Recently the Amateur Radio community petitioned the FCC for a low frequency band in the same area as the original low frequency telemetry PLC. It was rejected by the FCC because utility companies complained that Amateurs would interfere with this telemetry PLC. This is very interesting for several reasons. First off, the utilities are saying that BPL won’t interfere with Amateurs and Amateurs won’t interfere with BPL. But PLC is arguably more robust than BPL because it’s narrow band. So which way is it ? The second reason this was so interesting (or disturbing) is that telemetry PLC is operating under Part 15 and is afforded no protection from interference from licensed services. For the first time the FCC disallowed licensed operation and essentially protected a Part 15 operation. This sets a dangerous precedent as any unlicensed “spectrum squatter” can later claim rights to a chunk of frequencies. The third and even worse observation is that the utilities have admitted that the telemetry system of the national power grid is vulnerable to attack, and they’ve based a critical part of the infrastructure on something that cannot be legally protected from interference. Any nutcase with a little knowledge could conceivably control network elements within a power grid with enough time and money.

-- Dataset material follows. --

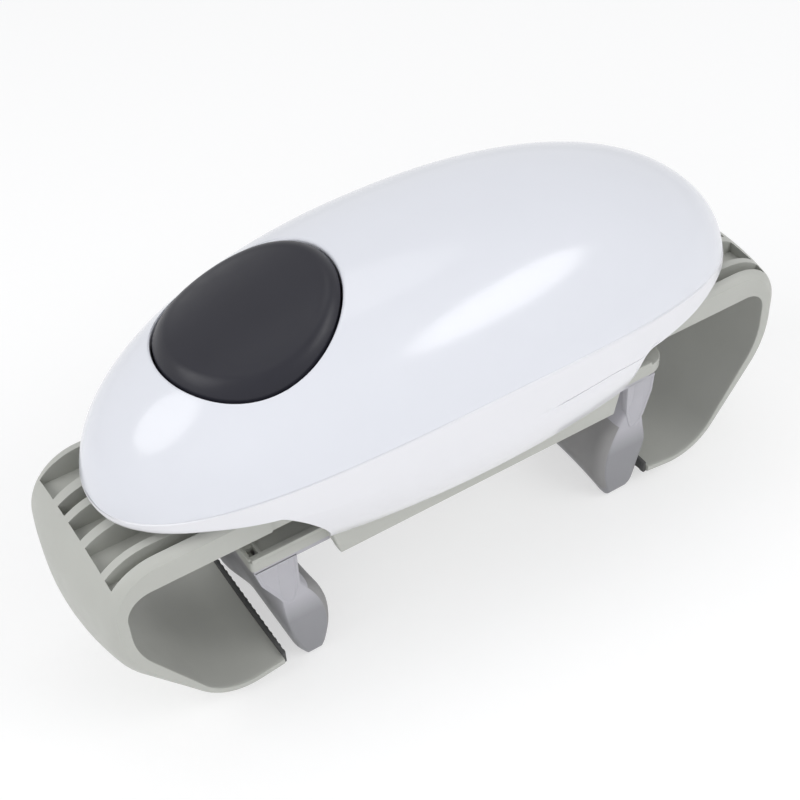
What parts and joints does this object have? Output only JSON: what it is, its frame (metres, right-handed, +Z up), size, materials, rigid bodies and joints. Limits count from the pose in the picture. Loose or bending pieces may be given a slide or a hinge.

PLC has been in operation for a long time, but as mentioned, it’s very different from BPL. It seems many BPL proponents are confusing the situation by riding on PLC’s history and merits.
Q: Haven’t power lines always radiated radio energy and caused interference?
A: Previous to BPL, power lines have had a history of radiating noise, but properly maintained lines will radiate only a minute amount of radio energy that is low enough that it does not impact radio communications. On the other hand, a properly maintained BPL system will radiate radio energy.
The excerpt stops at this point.